August 5, 2011

Developing a Ripple Effect of Compassionate Instinct

Over the past month I have been savoring a collection of essays from Greater Good magazine published in the book The Compassionate Instinct. Featuring educational, scientific, political, and spiritual leaders, each author promotes an individual call to action as a pathway for developing a societal compassionate instinct.

In the final article, "The Banality of Heroism" by psychology researchers Zeno Franco and Philip Zimbardo, the following paragraph encapsulates the concept of developing this compassionate instinct:

"...it is important not to fear interpersonal conflict and to develop the personal hardiness necessary to stand firm for principles we cherish. In fact, we shouldn't think of difficult interactions as conflicts but rather as attempts to challenge other people to support their own principles and ideology."

This statement resonates with me as it encourages meaningful interaction that advances societal compassion. In fact, it is what I work on helping my students develop in the classes I teach. In my courses we continuously explore our own values and beliefs and then apply these to how we develop our organizational and leadership practices. I've heard from students that my classes have the reputation of "being deep".

As an instructor and a strategic planning consultant I am becoming ever more comfortable encouraging this type of discussion, one that develops a social compassion. However, I am still learning to express my voice in personal relationships. As an intuitive and feeling person (Myers-Briggs Type ENFJ) I am drawn into observing how people behave and interact. But when I am conflicted by the discontinuity of their actions, or observe that they are unable to pinpoint the source of their feelings of disconnection, I do not move towards interpersonal conflict. Instead, I remain silent. It may take days, months or even years for me to process the conflict of principles and ideologies that were off-kilter with their actions and behaviors. By that point a discussion feels pointless as I have either continued allowing this person treat myself or others without compassion, or I have passively ended our relationship. This approach is a missed opportunity for personal and societal evolution.

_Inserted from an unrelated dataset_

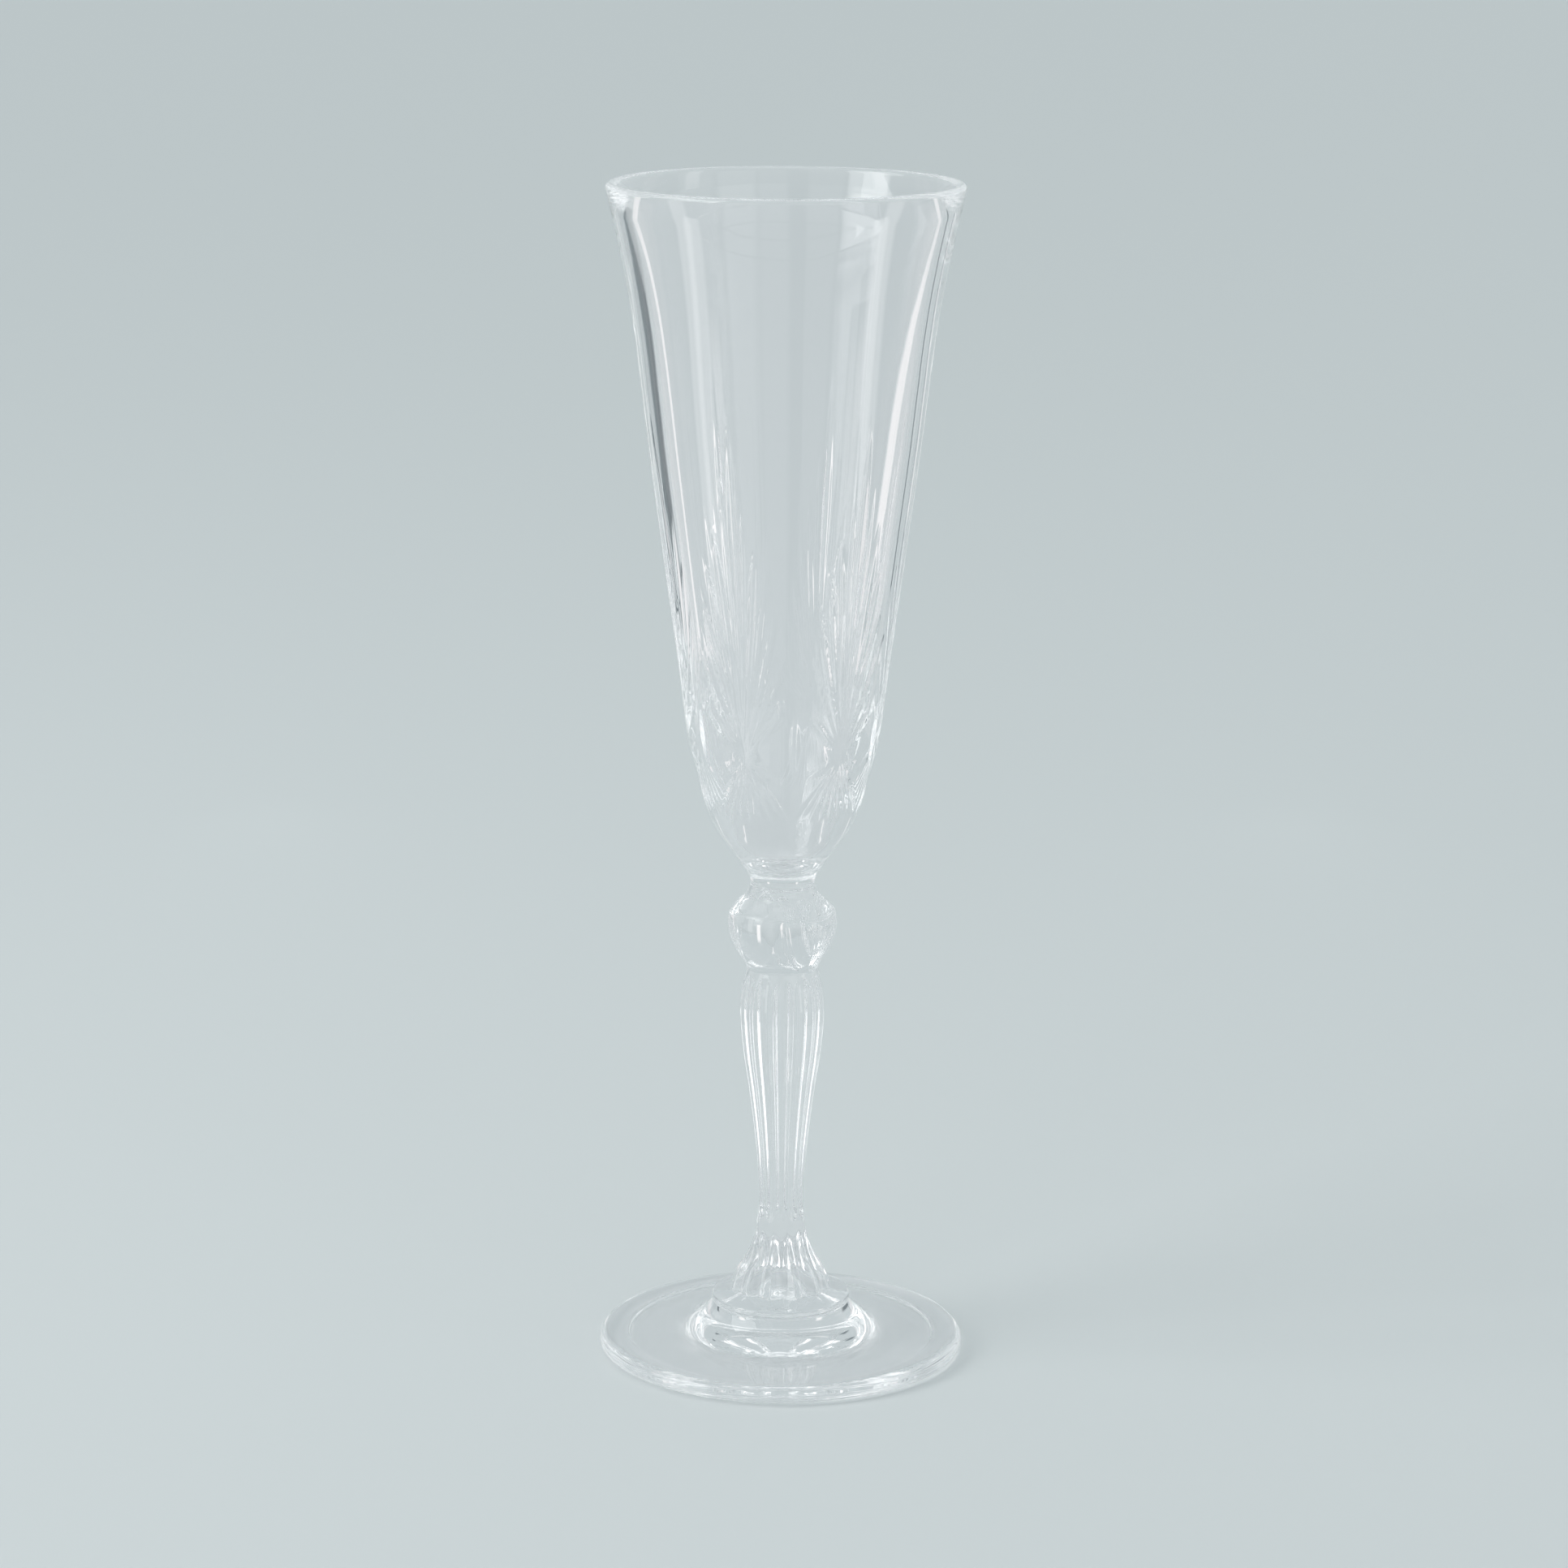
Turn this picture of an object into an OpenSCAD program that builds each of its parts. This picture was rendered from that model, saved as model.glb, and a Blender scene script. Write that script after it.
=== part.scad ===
// Champagne flute in pressed crystal. A conical bowl with cut fans stands on a collar,
// a fluted knop, a fluted baluster stem, a round boss and a domed foot.
// Millimetres, +Z up. The origin is the centre of the ring that the foot rests on.

/* [Bowl] */
// Height from the table to the top of the rim
glass_h = 216; // [212:1:222]
// Outer radius of the rim
rim_r = 32; // [31:0.1:33]
// Thickness of the rounded lip
lip_t = 1.9; // [1.7:0.1:2.3]
// Thickness of the side wall halfway up
wall_t = 3; // [2.6:0.1:3.2]

/* [Knop] */
// Largest radius of the knop
knop_r = 9.95; // [9.6:0.05:10.4]
// Number of hollow flutes round the knop's shoulder
knop_flutes = 12; // [8:1:14]

/* [Stem] */
// Largest radius of the stem, near its top
stem_r = 7.9; // [7.5:0.1:8.3]
// Smallest radius of the stem, above its flared base
waist_r = 4.15; // [3.8:0.05:4.6]
// Number of hollow flutes round the stem
stem_flutes = 12; // [8:1:16]
// Depth of the stem's upper flutes where the stem is thickest
flute_depth = 0.55; // [0.3:0.05:0.7]

/* [Foot] */
// Outer radius of the foot
foot_r = 33.7; // [33:0.1:36]
// Thickness of the foot's rounded edge
foot_edge_t = 3.1; // [2.8:0.1:3.6]
// Radius of the boss between the stem and the foot
boss_r = 12.85; // [12.4:0.05:13.4]

/* [Hidden] */

// Heights at which the pieces meet
boss_z = 8.8;
stem_z = 11.3;
knop_z = 72.6;
collar_z = 88.2;
bowl_z = 91;

// Facets round a turned shape, which come out as true round surfaces
round_fn = 120;
// Points on each stretch of a smooth outline, and of a fluted piece's outline
smooth_steps = 3;
fluted_steps = 2;

// Fans of wedge cuts on the lower half of the knop
knop_fan_count = 3;
knop_fan_turn = 80;
knop_fan_spread = 15;
knop_cut_w = 5;
knop_cut_depth = 0.5;
// Height of the knop's sharp ridge above its base, where the shoulder begins
knop_ridge_h = 11.2;
knop_flute_depth = 0.75;
// Height over which the knop's wedge cuts spread apart
knop_fan_open_h = 8;
// Heights over which a shoulder flute deepens above the ridge and fades under the collar
shoulder_start_h = 1.2;
shoulder_end_h = 2.2;
shoulder_gap_h = 0.8;

// Flutes of the stem
flute_steps = 6;
// Points round the knop on each of its flutes
knop_steps = 10;
base_flute_depth = 1.5;
flute_turn = 1.5;

function spline_point(a, b, c, d, t) =
    0.5 * (2 * b + (c - a) * t + (2 * a - 5 * b + 4 * c - d) * t * t
        + (3 * b - a - 3 * c + d) * t * t * t);

// A smooth line through every given point
function smooth_line(points, steps) = [
    for (i = [0:len(points) - 2])
        for (k = [0:steps - 1])
            spline_point(points[max(i - 1, 0)], points[i], points[i + 1],
                points[min(i + 2, len(points) - 1)], k / steps),
    points[len(points) - 1],
];

function reversed(points) = [for (i = [1:len(points)]) points[len(points) - i]];
function ramp(x, low, high) = min(1, max(0, (x - low) / (high - low)));
function ease(x) = x * x * (3 - 2 * x);

// Outside of the bowl from its seat up to the lip, as [radius, height]
bowl_outside = [
    [6.6, bowl_z],
    [8.4, bowl_z + 2.6],
    [10.7, bowl_z + 5.8],
    [12.7, bowl_z + 9],
    [14.3, bowl_z + 13],
    [15.8, bowl_z + 18.5],
    [17.5, bowl_z + 25.5],
    [19, bowl_z + 37],
    [21.8, bowl_z + 58],
    [24.6, bowl_z + 79],
    [27.2, glass_h - 25],
    [29.6, glass_h - 12],
    [rim_r, glass_h - lip_t / 2],
];

// Inside of the bowl from the axis up to the lip
bowl_inside = [
    [0, bowl_z + 1.3],
    [4, bowl_z + 2.2],
    [7.1, bowl_z + 5.2],
    [9.3, bowl_z + 9.5],
    [11.2, bowl_z + 15],
    [14.6 - wall_t / 4, bowl_z + 25.5],
    [19 - wall_t, bowl_z + 37],
    [21.8 - wall_t, bowl_z + 58],
    [24.6 - wall_t, bowl_z + 79],
    [24.4, glass_h - 25],
    [27.2, glass_h - 12],
    [rim_r - lip_t, glass_h - lip_t / 2],
];

// The lip is a half circle over the top of the wall
lip_arc = [
    for (a = [15:15:165])
        [rim_r - lip_t / 2 + lip_t / 2 * cos(a), glass_h - lip_t / 2 + lip_t / 2 * sin(a)],
];

knop_outline = [
    [6.45, knop_z],
    [7.1, knop_z + 1.6],
    [8.4, knop_z + 3.6],
    [9.5, knop_z + 6],
    [knop_r, knop_z + 8.4],
    [9.65, knop_z + 10.8],
    [8.6, knop_z + 12.2],
    [6.9, knop_z + 13.8],
    [6, collar_z],
];

collar_outline = [
    [6, collar_z],
    [5.93, collar_z + 0.8],
    [6.1, collar_z + 1.8],
    [6.6, bowl_z],
];

// Radius of the stem where it stands on the boss
stem_foot_r = 9.5;
stem_outline = [
    [stem_foot_r, stem_z],
    [8.9, stem_z + 1.6],
    [7.9, stem_z + 3.6],
    [6.1, stem_z + 6.7],
    [4.95, stem_z + 10],
    [4.4, stem_z + 13.2],
    [waist_r, stem_z + 16.5],
    [4.45, stem_z + 23],
    [5.1, stem_z + 30],
    [6.2, stem_z + 38.5],
    [7.35, stem_z + 46],
    [stem_r, stem_z + 52.7],
    [7.6, knop_z - 4.4],
    [6.9, knop_z - 1.4],
    [6.45, knop_z],
];

// Where the stem's plain waist parts the base flutes from the upper flutes
waist_low = stem_z + 11;
waist_high = stem_z + 13.5;
flutes_top = knop_z - 1;
// Heights over which an upper flute deepens above the waist and closes in an arch at its top
flute_start_h = 4;
flute_arch_h = 3;

// The boss stands on the foot, has a rounded edge, and slopes up to the stem
boss_base_r = 12.6;
boss_edge_h = 1.5;
boss_round = 0.5;

// Top of the foot from its rounded edge up to the boss
foot_edge_r = foot_edge_t / 2;
foot_edge_w = 2.6;
foot_edge_rise = 0.05;
foot_top = [
    [foot_r - foot_edge_w, foot_edge_t + foot_edge_rise],
    [24, 3.7],
    [17.5, 4.6],
    [14.6, 6.1],
    [13, 8.1],
    [boss_base_r, boss_z],
];
// Underside of the foot, a shallow hollow inside the resting ring
rest_ring_out = foot_r - 2;
rest_ring_in = foot_r - 4.4;
hollow_h = 1.5;
hollow_mid_h = 1.2;
foot_hollow = [
    [0, hollow_h],
    [rest_ring_in / 2, hollow_mid_h],
    [rest_ring_in - 1, 0.15],
    [rest_ring_in, 0],
];

module bowl() {
    color([0.86, 0.91, 0.93])
        rotate_extrude($fn = round_fn)
            polygon(concat(
                [[0, bowl_z]],
                smooth_line(bowl_outside, smooth_steps),
                lip_arc,
                [for (p = smooth_line(reversed(bowl_inside), smooth_steps)) [max(p[0], 0), p[1]]]
            ));
}

module collar() {
    color([0.8, 0.87, 0.9])
        rotate_extrude($fn = round_fn)
            polygon(concat(
                [[0, bowl_z], [0, collar_z]],
                smooth_line(collar_outline, smooth_steps)
            ));
}

// A closed solid through rings that all have the same number of points, each at its own height
module ringed_solid(rings) {
    count = len(rings[0]);
    last = len(rings) - 1;
    foot_point = count * len(rings);
    head_point = foot_point + 1;
    polyhedron(
        points = concat(
            [for (ring = rings) each ring],
            [[0, 0, rings[0][0][2]], [0, 0, rings[last][0][2]]]
        ),
        faces = [
            for (i = [0:count - 1])
                each let (next = (i + 1) % count)
                [
                    [foot_point, i, next],
                    [head_point, last * count + next, last * count + i],
                    for (k = [0:last - 1])
                        each let (
                            a = k * count + i,
                            b = k * count + next
                        )
                        [[a, a + count, b], [b, a + count, b + count]],
                ],
        ],
        convexity = 6
    );
}

// How far across a flute an angle is: 0 in the middle of the hollow, 1 on the ridge
function across_flute(a, count) =
    let (u = (a - flute_turn) * count / 360)
    abs(2 * (u - floor(u + 0.5)));

// Hollow flutes run down the knop's shoulder
function shoulder_cut(h, a) =
    let (top = collar_z - knop_z - shoulder_gap_h)
    knop_flute_depth * sqrt(ramp(h, knop_ridge_h, knop_ridge_h + shoulder_start_h))
        * ramp(h, top, top - shoulder_end_h)
        * (1 - pow(across_flute(a, knop_flutes), 2));

// Three wedge cuts fan out upwards from one point at the knop's base
function knop_fan_cut(h, a) =
    let (
        pitch = 360 / knop_fan_count,
        u = (a - knop_fan_turn) / pitch,
        off = pitch * (u - floor(u + 0.5)),
        open = ramp(h, 0, knop_fan_open_h),
        miss = min([for (k = [-1:1]) abs(off - k * knop_fan_spread * open)])
    )
    knop_cut_depth * sin(180 * ramp(h, 0, knop_ridge_h)) * max(0, 1 - miss / knop_cut_w);

function knop_ring(r, z) = [
    for (i = [0:knop_flutes * knop_steps - 1])
        let (
            a = flute_turn + i * 360 / (knop_flutes * knop_steps),
            cut = shoulder_cut(z - knop_z, a) + knop_fan_cut(z - knop_z, a)
        )
        [(r - cut) * cos(a), (r - cut) * sin(a), z],
];

module knop() {
    color([0.74, 0.84, 0.9])
        ringed_solid([for (p = smooth_line(knop_outline, fluted_steps)) knop_ring(p[0], p[1])]);
}

// Flutes of the stem: deep ones down its base, and shallow ones with arched ends above the waist
function stem_cut(r, z, across) =
    z < waist_low
        ? base_flute_depth * ramp(z, waist_low, stem_z) * (1 - across * across)
        : flute_depth * r / stem_r * max(0, ease(ramp(z, waist_high, waist_high + flute_start_h))
            * ease(ramp(z, flutes_top, flutes_top - flute_arch_h)) - across * across);

function stem_ring(r, z) = [
    for (i = [0:stem_flutes * flute_steps - 1])
        let (
            a = flute_turn + i * 360 / (stem_flutes * flute_steps),
            cut = stem_cut(r, z, across_flute(a, stem_flutes))
        )
        [(r - cut) * cos(a), (r - cut) * sin(a), z],
];

module stem() {
    color([0.86, 0.91, 0.93])
        ringed_solid([for (p = smooth_line(stem_outline, fluted_steps)) stem_ring(p[0], p[1])]);
}

module boss() {
    color([0.8, 0.87, 0.9])
        rotate_extrude($fn = round_fn)
            polygon([
                [0, boss_z],
                [boss_base_r, boss_z],
                for (a = [-60:30:60])
                    [boss_r - boss_round + boss_round * cos(a), boss_z + boss_edge_h / 2 * (1 + sin(a))],
                [stem_foot_r, stem_z],
                [0, stem_z],
            ]);
}

module foot() {
    color([0.86, 0.91, 0.93])
        rotate_extrude($fn = round_fn)
            polygon(concat(
                foot_hollow,
                [[rest_ring_out, 0]],
                [
                    for (a = [-75:15:75])
                        [foot_r - foot_edge_r + foot_edge_r * cos(a), foot_edge_r + foot_edge_r * sin(a)],
                ],
                smooth_line(foot_top, smooth_steps),
                [[0, boss_z]]
            ));
}

bowl();
collar();
knop();
stem();
boss();
foot();
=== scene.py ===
import math

import bpy
import numpy as np
from mathutils import Matrix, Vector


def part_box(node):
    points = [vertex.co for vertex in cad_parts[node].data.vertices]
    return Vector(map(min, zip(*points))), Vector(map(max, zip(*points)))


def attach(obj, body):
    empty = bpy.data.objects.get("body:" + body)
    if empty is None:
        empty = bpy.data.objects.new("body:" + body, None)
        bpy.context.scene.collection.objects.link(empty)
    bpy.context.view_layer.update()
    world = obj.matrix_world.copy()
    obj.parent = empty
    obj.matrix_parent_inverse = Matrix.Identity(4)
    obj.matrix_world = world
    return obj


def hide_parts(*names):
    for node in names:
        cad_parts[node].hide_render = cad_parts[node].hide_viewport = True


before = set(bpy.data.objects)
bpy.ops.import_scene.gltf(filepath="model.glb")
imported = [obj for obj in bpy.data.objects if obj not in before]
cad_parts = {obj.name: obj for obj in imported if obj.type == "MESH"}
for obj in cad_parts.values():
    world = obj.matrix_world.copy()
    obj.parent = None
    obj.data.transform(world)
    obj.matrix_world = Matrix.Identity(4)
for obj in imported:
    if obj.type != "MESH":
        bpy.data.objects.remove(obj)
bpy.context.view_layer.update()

# Lengths in the shape functions are millimetres, and the meshes are made in metres.
MM = 0.001
JOINT_SLOT = 1          # each piece's second material, for the faces that meet the next piece


# ---------------------------------------------------------------- places, from the CAD frame

def low(node):
    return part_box(node)[0] / MM


def high(node):
    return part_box(node)[1] / MM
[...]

What if I were to initiate a dialogue in the moment, instead of locking my thoughts away for future contemplation? To do this I need to practice separating the fear of rejection that I harbor with the opportunity to develop a deeper connection. Perhaps the end result would still be a parting of ways, but at least we would both have exercised an exploration of values that results in a better understanding of ourselves and each other. I predict that this approach will result in clarity of personal values, for each of us, and have a ripple effect of developing a compassionate instinct in all our interactions.